TASK INSTRUCTIONS –
Print the data exactly, leaving nothing out.

[Entries with parts and joints]
■ ■ ■ ■

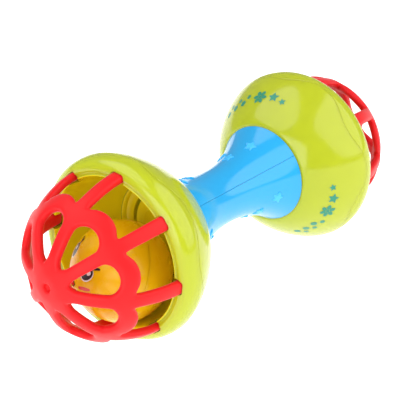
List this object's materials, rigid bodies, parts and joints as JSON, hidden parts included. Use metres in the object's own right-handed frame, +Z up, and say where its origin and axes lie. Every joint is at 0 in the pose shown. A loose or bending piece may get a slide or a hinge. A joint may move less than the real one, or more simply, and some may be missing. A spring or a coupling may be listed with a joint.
{
  "type": "baby rattle",
  "caption": "Dumbbell baby rattle: waisted handle, two round cups, each closed by a soft openwork cage over a loose rattle ball.",
  "frame": {"origin": "on the ground under the middle of the handle, at the centre of the bounding box's bottom", "axes": "+X along the rattle from the front bulb to the back bulb, +Z up, with the rattle lying on both bulbs"},
  "size_m": [0.162, 0.063, 0.0627],
  "materials": {
    "handle_blue": "glossy moulded plastic, sky blue",
    "bulb_green": "glossy moulded plastic, lime green",
    "cage_red": "soft satin gum, bright red",
    "ball_yellow": "glossy moulded plastic, warm yellow with a printed face",
    "bead_white": "plain moulded plastic"
  },
  "bodies": {
    "rattle": {"handle_lower_half": "handle_blue", "handle_upper_half": "handle_blue", "front_outer_shell": "bulb_green", "front_rim_cup": "bulb_green", "front_cage": "cage_red", "front_base_plug": "bulb_green", "back_outer_shell": "bulb_green", "back_rim_cup": "bulb_green", "back_cage": "cage_red", "back_base_plug": "bulb_green"},
    "front_beads": {"front_bead_1": "bead_white", "front_bead_2": "bead_white", "front_bead_3": "bead_white"},
    "front_ball": {"front_ball_face_half": "ball_yellow", "front_ball_rear_half": "ball_yellow"},
    "back_beads": {"back_bead_1": "bead_white", "back_bead_2": "bead_white", "back_bead_3": "bead_white"},
    "back_ball": {"back_ball_face_half": "ball_yellow", "back_ball_rear_half": "ball_yellow"}
  },
  "joints": [
    {"name": "front_ball_bounce", "type": "slide", "parent": "rattle", "child": "front_beads", "axis": [0, 0, 1], "range_m": [0, 0.016]},
    {"name": "front_ball_roll", "type": "hinge", "parent": "front_beads", "child": "front_ball", "pos_m": [-0.048, 0, 0.02326], "axis": [1, 0, 0], "continuous": true},
    {"name": "back_ball_bounce", "type": "slide", "parent": "rattle", "child": "back_beads", "axis": [0, 0, 1], "range_m": [0, 0.016]},
    {"name": "back_ball_roll", "type": "hinge", "parent": "back_beads", "child": "back_ball", "pos_m": [0.048, 0, 0.02326], "axis": [1, 0, 0], "continuous": true}
  ]
}
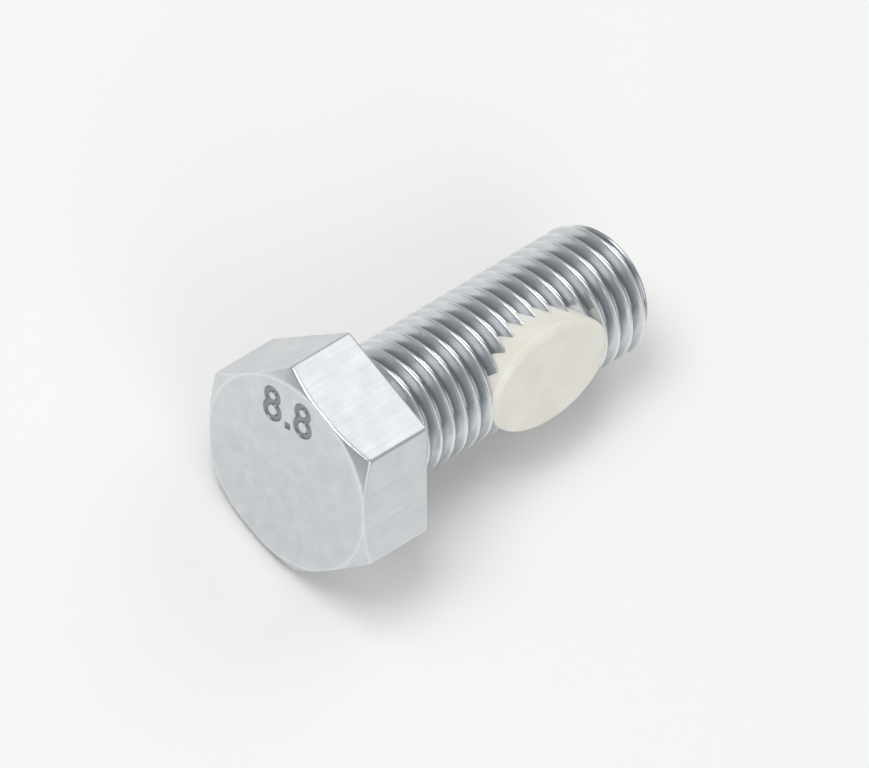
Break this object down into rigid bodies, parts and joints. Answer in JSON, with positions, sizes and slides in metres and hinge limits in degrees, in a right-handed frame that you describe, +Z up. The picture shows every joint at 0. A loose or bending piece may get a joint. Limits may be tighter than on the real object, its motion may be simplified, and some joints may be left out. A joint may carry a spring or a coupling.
{
  "type": "hex head set screw",
  "caption": "Fully threaded hexagon head set screw with an oval plastic locking patch set into the thread, lying as it rests on a flat surface.",
  "frame": {"origin": "on the surface that the screw lies on, below the centre of its bounding box", "axes": "+X along the screw, from its head towards the end of its shank, +Z up; the screw's own axis dips 6.02 degrees below +X, because the screw rests on the edge under its head and on the thread near its end"},
  "size_m": [0.0516, 0.0278, 0.0249],
  "materials": {
    "zinc_plated_steel": "clear zinc plating over forged and rolled steel, satin",
    "polyamide": "natural off-white polyamide, smooth and slightly waxy"
  },
  "bodies": {
    "root": {"screw": "zinc_plated_steel", "locking_patch": "polyamide"}
  },
  "joints": []
}
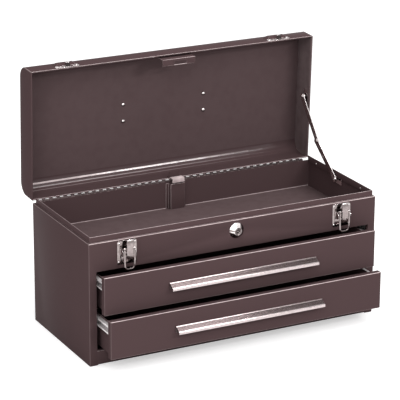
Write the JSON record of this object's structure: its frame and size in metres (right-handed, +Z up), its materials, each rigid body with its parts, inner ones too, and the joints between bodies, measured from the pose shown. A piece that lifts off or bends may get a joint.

■ ■ ■ ■

TASK OUTPUT –
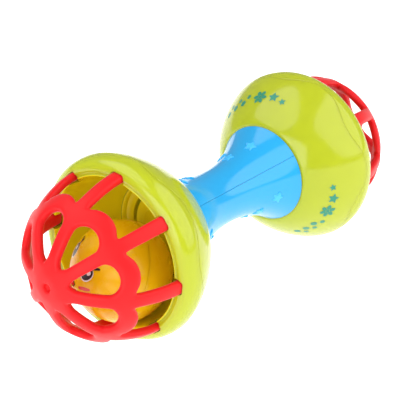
List this object's materials, rigid bodies, parts and joints as JSON, hidden parts included. Use metres in the object's own right-handed frame, +Z up, and say where its origin and axes lie. Every joint is at 0 in the pose shown. A loose or bending piece may get a slide or a hinge. A joint may move less than the real one, or more simply, and some may be missing. A spring or a coupling may be listed with a joint.
{
  "type": "baby rattle",
  "caption": "Dumbbell baby rattle: waisted handle, two round cups, each closed by a soft openwork cage over a loose rattle ball.",
  "frame": {"origin": "on the ground under the middle of the handle, at the centre of the bounding box's bottom", "axes": "+X along the rattle from the front bulb to the back bulb, +Z up, with the rattle lying on both bulbs"},
  "size_m": [0.162, 0.063, 0.0627],
  "materials": {
    "handle_blue": "glossy moulded plastic, sky blue",
    "bulb_green": "glossy moulded plastic, lime green",
    "cage_red": "soft satin gum, bright red",
    "ball_yellow": "glossy moulded plastic, warm yellow with a printed face",
    "bead_white": "plain moulded plastic"
  },
  "bodies": {
    "rattle": {"handle_lower_half": "handle_blue", "handle_upper_half": "handle_blue", "front_outer_shell": "bulb_green", "front_rim_cup": "bulb_green", "front_cage": "cage_red", "front_base_plug": "bulb_green", "back_outer_shell": "bulb_green", "back_rim_cup": "bulb_green", "back_cage": "cage_red", "back_base_plug": "bulb_green"},
    "front_beads": {"front_bead_1": "bead_white", "front_bead_2": "bead_white", "front_bead_3": "bead_white"},
    "front_ball": {"front_ball_face_half": "ball_yellow", "front_ball_rear_half": "ball_yellow"},
    "back_beads": {"back_bead_1": "bead_white", "back_bead_2": "bead_white", "back_bead_3": "bead_white"},
    "back_ball": {"back_ball_face_half": "ball_yellow", "back_ball_rear_half": "ball_yellow"}
  },
  "joints": [
    {"name": "front_ball_bounce", "type": "slide", "parent": "rattle", "child": "front_beads", "axis": [0, 0, 1], "range_m": [0, 0.016]},
    {"name": "front_ball_roll", "type": "hinge", "parent": "front_beads", "child": "front_ball", "pos_m": [-0.048, 0, 0.02326], "axis": [1, 0, 0], "continuous": true},
    {"name": "back_ball_bounce", "type": "slide", "parent": "rattle", "child": "back_beads", "axis": [0, 0, 1], "range_m": [0, 0.016]},
    {"name": "back_ball_roll", "type": "hinge", "parent": "back_beads", "child": "back_ball", "pos_m": [0.048, 0, 0.02326], "axis": [1, 0, 0], "continuous": true}
  ]
}
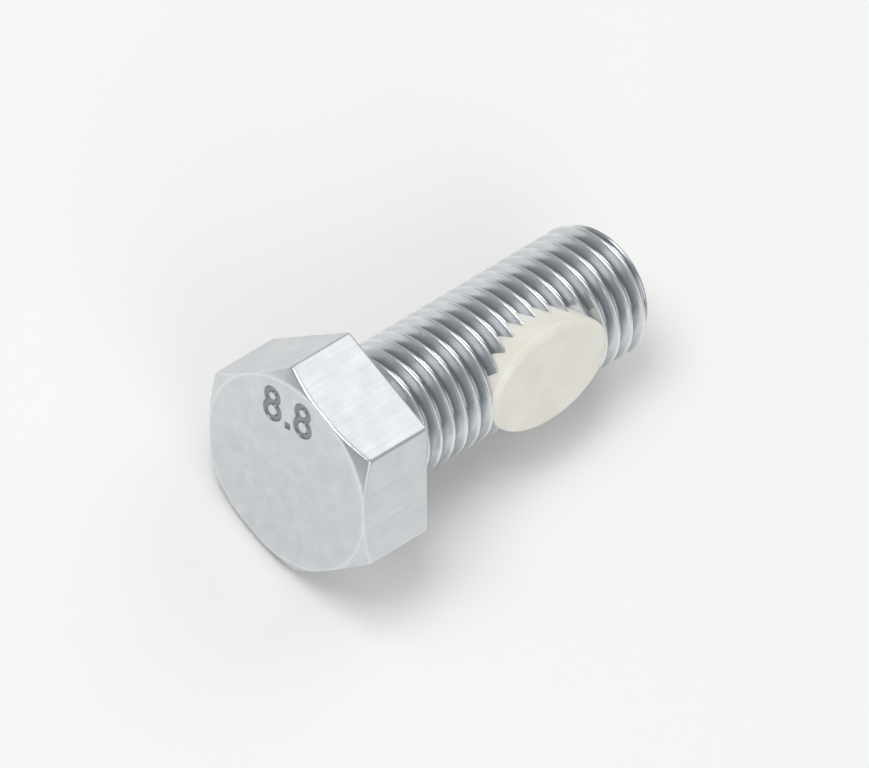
Break this object down into rigid bodies, parts and joints. Answer in JSON, with positions, sizes and slides in metres and hinge limits in degrees, in a right-handed frame that you describe, +Z up. The picture shows every joint at 0. A loose or bending piece may get a joint. Limits may be tighter than on the real object, its motion may be simplified, and some joints may be left out. A joint may carry a spring or a coupling.
{
  "type": "hex head set screw",
  "caption": "Fully threaded hexagon head set screw with an oval plastic locking patch set into the thread, lying as it rests on a flat surface.",
  "frame": {"origin": "on the surface that the screw lies on, below the centre of its bounding box", "axes": "+X along the screw, from its head towards the end of its shank, +Z up; the screw's own axis dips 6.02 degrees below +X, because the screw rests on the edge under its head and on the thread near its end"},
  "size_m": [0.0516, 0.0278, 0.0249],
  "materials": {
    "zinc_plated_steel": "clear zinc plating over forged and rolled steel, satin",
    "polyamide": "natural off-white polyamide, smooth and slightly waxy"
  },
  "bodies": {
    "root": {"screw": "zinc_plated_steel", "locking_patch": "polyamide"}
  },
  "joints": []
}
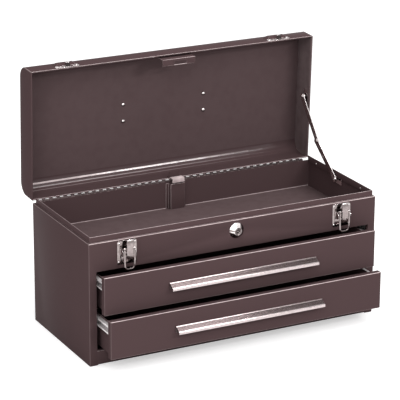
Write the JSON record of this object's structure: its frame and size in metres (right-handed, +Z up), its materials, each rigid body with its parts, inner ones too, and the joints between bodies, measured from the pose shown. A piece that lifts off or bends may get a joint.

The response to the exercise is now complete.